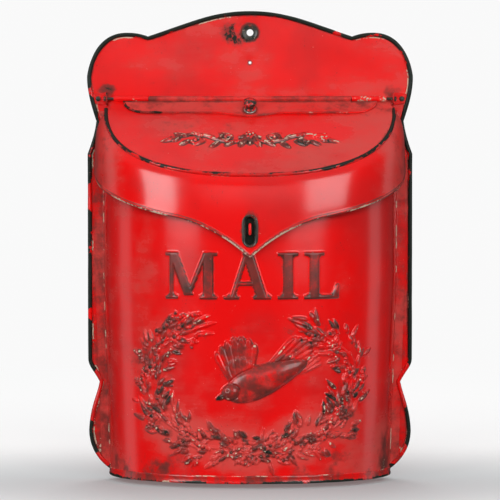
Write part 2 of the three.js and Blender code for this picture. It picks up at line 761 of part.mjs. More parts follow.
// Depth of the tongue's outer face at the hasp opening.
const TONGUE_FACE = -inBox(0, LID_REACH, -KNUCKLE_RADIUS + SHEET / 2).y + SKIRT_FRONT_OUT;

// Oval ring round the hasp opening, its lip on the front of the tongue.
function haspEyelet() {
  const opening = roundEnded(HASP_HALF_WIDTH, HASP_LOW, HASP_HIGH);
  const barrel = roundEnded(HASP_HALF_WIDTH + EYELET_WALL, HASP_LOW - EYELET_WALL, HASP_HIGH + EYELET_WALL);
  const lip = roundEnded(HASP_HALF_WIDTH + HASP_LIP, HASP_LOW - HASP_LIP / 2, HASP_HIGH + HASP_LIP / 2);
  const seat = TONGUE_FACE + GAP;
  const ring = solid(upright(barrel, TONGUE_FACE - SHEET - GAP, seat + INSET, [opening]));
  return ring.add(solid(upright(lip, seat, seat + HASP_LIP_THICKNESS, [opening])));
}

// ---- Padlock staple ---------------------------------------------------------------------------

const BACKING_FRONT = BODY_FRONT - SHEET - GAP;
const TAIL_DEPTH = BACKING_FRONT - BACKING_THICKNESS - GAP - STAPLE_WIRE;

// A wire loop standing on end: its two legs pass through the body's front and are bent over inside.
function haspStaple() {
  const outer = STAPLE_FRONT - STAPLE_WIRE;
  const corner = (depth, height, from, to) => {
    const points = [];
    for (let i = 0; i <= 5; i += 1) {
      const angle = from + ((to - from) * i) / 5;
      points.push(vec(depth + STAPLE_BEND * Math.cos(angle), height + STAPLE_BEND * Math.sin(angle)));
    }
    return points;
  };
  const quarter = Math.PI / 2;
  const upper = [
    vec(TAIL_DEPTH, STAPLE_HALF_SPAN + STAPLE_BEND + STAPLE_TAIL),
    ...corner(TAIL_DEPTH + STAPLE_BEND, STAPLE_HALF_SPAN + STAPLE_BEND, 2 * quarter, 3 * quarter),
    ...corner(outer - STAPLE_BEND, STAPLE_HALF_SPAN - STAPLE_BEND, quarter, 0),
  ];
  const lower = upper.map((p) => vec(p.x, -p.y)).reverse();
  const path = [...upper, ...lower].map((p) => new THREE.Vector3(0, -p.x, STAPLE_Z + p.y));
  return solid(bar(path, STAPLE_WIRE, new THREE.Vector3(1, 0, 0)));
}

// Stiffening plate inside the body that the staple's legs are bent over.
function stapleBacking() {
  const low = STAPLE_Z - BACKING_HALF_HEIGHT;
  const high = STAPLE_Z + BACKING_HALF_HEIGHT;
  const plate = [
    vec(-BACKING_HALF_WIDTH, low),
    vec(BACKING_HALF_WIDTH, low),
    vec(BACKING_HALF_WIDTH, high),
    vec(-BACKING_HALF_WIDTH, high),
  ];
  const holes = [-1, 1].map((side) => circle(0, STAPLE_Z + side * STAPLE_HALF_SPAN, STAPLE_WIRE + GAP));
  return solid(upright(plate, BACKING_FRONT - BACKING_THICKNESS, BACKING_FRONT, holes));
}

// ---- Assembly ---------------------------------------------------------------------------------

const mailbox = new THREE.Group();

const box = new THREE.Group();
box.add(piece('back_plate', backPlate(), redEnamel()));
box.add(piece('hanger_eyelet', hangerEyelet(), wornEnamel()));
box.add(piece('body_shell', bodyShell(), redEnamel()));
box.add(piece('bottom_plate', bottomPlate(), redEnamel()));
box.add(piece('hinge_ear_left', hingeEar(-1), redEnamel()));
box.add(piece('hinge_ear_right', hingeEar(1), redEnamel()));
box.add(piece('ear_rivet_left', earRivet(-1), wornEnamel()));
box.add(piece('ear_rivet_right', earRivet(1), wornEnamel()));
box.add(piece('hinge_rod', hingeRod(), wornEnamel()));
box.add(piece('hasp_staple', haspStaple(), redEnamel()));
box.add(piece('staple_backing_plate', stapleBacking(), bareSteel()));
mailbox.add(box);

const lid = new THREE.Group();
lid.add(piece('lid_skirt', lidSkirt(), redEnamel()));
lid.add(piece('hasp_eyelet', haspEyelet(), wornEnamel()));
mailbox.add(lid);

const slope = new THREE.Group();
slope.position.set(0, -HINGE_DEPTH, HINGE_Z);
slope.rotation.x = LID_SLOPE;
slope.add(piece('lid_top', lidTop(), redEnamel()));
slope.add(piece('letter_flap', letterFlap(), redEnamel()));
slope.add(piece('flap_knob', flapKnob(), wornEnamel()));
slope.add(piece('knob_washer', knobWasher(), bareSteel()));
slope.add(piece('knob_screw', knobScrew(), bareSteel()));
mailbox.add(slope);

export default mailbox;
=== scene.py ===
"""Looks of a wall-hung sheet-metal letter box with distressed red enamel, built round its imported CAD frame.

Work is done in millimetres in the box's own frame: +X to the right of a person facing the box, +Z up,
and the wall is y = 0, so a depth d in front of the wall lies at y = -d. Meshes are written in metres.
"""

import functools
import json
import math

import bmesh
import bpy
import numpy as np
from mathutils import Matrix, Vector
from mathutils.geometry import delaunay_2d_cdt


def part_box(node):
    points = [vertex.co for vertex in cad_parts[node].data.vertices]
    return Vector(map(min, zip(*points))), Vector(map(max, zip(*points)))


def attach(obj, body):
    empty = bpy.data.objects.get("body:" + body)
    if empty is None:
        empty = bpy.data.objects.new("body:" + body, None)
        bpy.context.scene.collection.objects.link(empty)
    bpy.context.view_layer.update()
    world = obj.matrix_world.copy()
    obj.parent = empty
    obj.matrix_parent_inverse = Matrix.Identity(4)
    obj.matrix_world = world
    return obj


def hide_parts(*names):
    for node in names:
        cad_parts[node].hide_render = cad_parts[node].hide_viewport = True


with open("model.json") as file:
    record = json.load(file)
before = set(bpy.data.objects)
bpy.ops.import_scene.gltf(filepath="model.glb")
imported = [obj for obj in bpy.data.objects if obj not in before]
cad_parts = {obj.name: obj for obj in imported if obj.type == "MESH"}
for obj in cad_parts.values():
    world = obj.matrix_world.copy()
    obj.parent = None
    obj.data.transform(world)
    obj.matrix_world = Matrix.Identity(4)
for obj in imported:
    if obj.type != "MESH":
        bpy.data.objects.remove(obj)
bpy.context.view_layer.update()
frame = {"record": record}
MM = 0.001


def cad(node):
    """Lowest and highest corner of a CAD node, in millimetres."""
    low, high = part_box(node)
    return np.array(low) / MM, np.array(high) / MM


# ---- Dimensions taken from the frame ---------------------------------------------------------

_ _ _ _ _

Exercise details: Nothing beyond the required lines should be retyped: start with the line that contains "const lid = new THREE.Group();" and finish with the line that contains "obj.parent = empty".

Final result:
const lid = new THREE.Group();
lid.add(piece('lid_skirt', lidSkirt(), redEnamel()));
lid.add(piece('hasp_eyelet', haspEyelet(), wornEnamel()));
mailbox.add(lid);

const slope = new THREE.Group();
slope.position.set(0, -HINGE_DEPTH, HINGE_Z);
slope.rotation.x = LID_SLOPE;
slope.add(piece('lid_top', lidTop(), redEnamel()));
slope.add(piece('letter_flap', letterFlap(), redEnamel()));
slope.add(piece('flap_knob', flapKnob(), wornEnamel()));
slope.add(piece('knob_washer', knobWasher(), bareSteel()));
slope.add(piece('knob_screw', knobScrew(), bareSteel()));
mailbox.add(slope);

export default mailbox;
=== scene.py ===
"""Looks of a wall-hung sheet-metal letter box with distressed red enamel, built round its imported CAD frame.

Work is done in millimetres in the box's own frame: +X to the right of a person facing the box, +Z up,
and the wall is y = 0, so a depth d in front of the wall lies at y = -d. Meshes are written in metres.
"""

import functools
import json
import math

import bmesh
import bpy
import numpy as np
from mathutils import Matrix, Vector
from mathutils.geometry import delaunay_2d_cdt


def part_box(node):
    points = [vertex.co for vertex in cad_parts[node].data.vertices]
    return Vector(map(min, zip(*points))), Vector(map(max, zip(*points)))


def attach(obj, body):
    empty = bpy.data.objects.get("body:" + body)
    if empty is None:
        empty = bpy.data.objects.new("body:" + body, None)
        bpy.context.scene.collection.objects.link(empty)
    bpy.context.view_layer.update()
    world = obj.matrix_world.copy()
    obj.parent = empty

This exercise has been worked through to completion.